▶ **What you will do**
Restate the whole listing exactly.

Start Given information

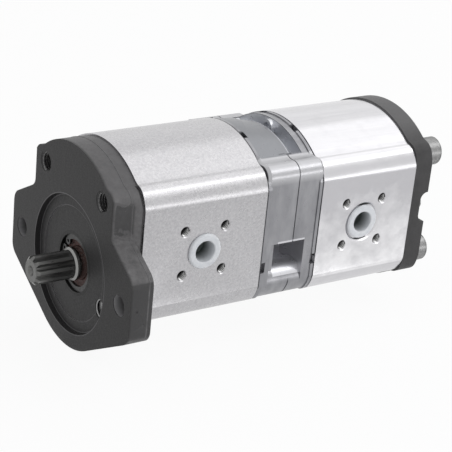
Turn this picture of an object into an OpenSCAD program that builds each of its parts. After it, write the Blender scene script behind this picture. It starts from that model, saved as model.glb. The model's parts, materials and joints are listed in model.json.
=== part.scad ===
// Tandem external gear pump: two gear sections in line on one drive line, closed by a cast
// front cover with a two-ear flange and by a cast rear cover, and held by four long screws.
// +X runs rearward along the drive shaft from the mounting face. +Z runs from the drive gears
// to the driven gears. The pressure ports face -Y and the suction ports face +Y.

/* [Gears] */
// Distance between the drive axis and the driven axis
gear_centres = 34; // [33:0.5:35]
// Teeth on each gear
gear_teeth = 12; // [11:1:13]
// Height of a tooth above the pitch circle
tooth_addendum = 2.6; // [2.2:0.1:2.6]
// Depth of a tooth gap below the pitch circle
tooth_dedendum = 3.5; // [3.3:0.1:3.8]
// Width of the front pair of gears
front_gear_w = 35; // [30:0.5:45]
// Width of the rear pair of gears
rear_gear_w = 24.4; // [24:0.2:35]
// Diameter of the gear journals
journal_d = 18; // [17:0.5:19]

/* [Bearing blocks] */
// Width of a bearing block along the shaft
block_w = 19.9; // [18:0.1:24]
// Wall of the bush in a bearing block
bush_wall = 1.5; // [1:0.25:2]
// Width of the seal on the back of a block
block_seal_w = 2; // [1.5:0.25:2.5]
// Depth of the seal groove in the back of a block
block_seal_t = 1.6; // [1.2:0.2:2]

/* [Housing outline] */
// Width across the two port faces
body_w = 88; // [86:1:94]
// Height over the two crowns
body_h = 102; // [100:0.5:105]
// Radius of the crowns
crown_r = 53; // [50:1:56]
// Height of a milled port face
port_face_h = 55; // [52:1:58]
// Radius of the corners round the long screws
corner_r = 7.6; // [7:0.2:8.4]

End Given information

▶ **Answer below**
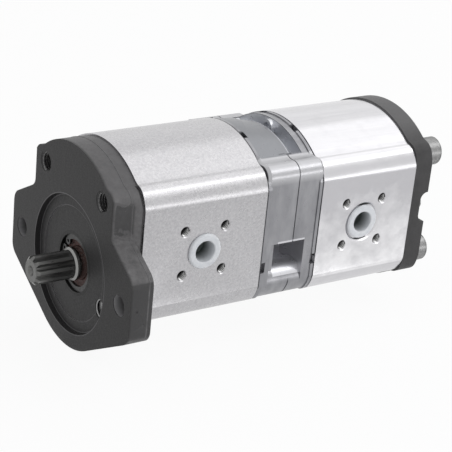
Turn this picture of an object into an OpenSCAD program that builds each of its parts. After it, write the Blender scene script behind this picture. It starts from that model, saved as model.glb. The model's parts, materials and joints are listed in model.json.
=== part.scad ===
// Tandem external gear pump: two gear sections in line on one drive line, closed by a cast
// front cover with a two-ear flange and by a cast rear cover, and held by four long screws.
// +X runs rearward along the drive shaft from the mounting face. +Z runs from the drive gears
// to the driven gears. The pressure ports face -Y and the suction ports face +Y.

/* [Gears] */
// Distance between the drive axis and the driven axis
gear_centres = 34; // [33:0.5:35]
// Teeth on each gear
gear_teeth = 12; // [11:1:13]
// Height of a tooth above the pitch circle
tooth_addendum = 2.6; // [2.2:0.1:2.6]
// Depth of a tooth gap below the pitch circle
tooth_dedendum = 3.5; // [3.3:0.1:3.8]
// Width of the front pair of gears
front_gear_w = 35; // [30:0.5:45]
// Width of the rear pair of gears
rear_gear_w = 24.4; // [24:0.2:35]
// Diameter of the gear journals
journal_d = 18; // [17:0.5:19]

/* [Bearing blocks] */
// Width of a bearing block along the shaft
block_w = 19.9; // [18:0.1:24]
// Wall of the bush in a bearing block
bush_wall = 1.5; // [1:0.25:2]
// Width of the seal on the back of a block
block_seal_w = 2; // [1.5:0.25:2.5]
// Depth of the seal groove in the back of a block
block_seal_t = 1.6; // [1.2:0.2:2]

/* [Housing outline] */
// Width across the two port faces
body_w = 88; // [86:1:94]
// Height over the two crowns
body_h = 102; // [100:0.5:105]
// Radius of the crowns
crown_r = 53; // [50:1:56]
// Height of a milled port face
port_face_h = 55; // [52:1:58]
// Radius of the corners round the long screws
corner_r = 7.6; // [7:0.2:8.4]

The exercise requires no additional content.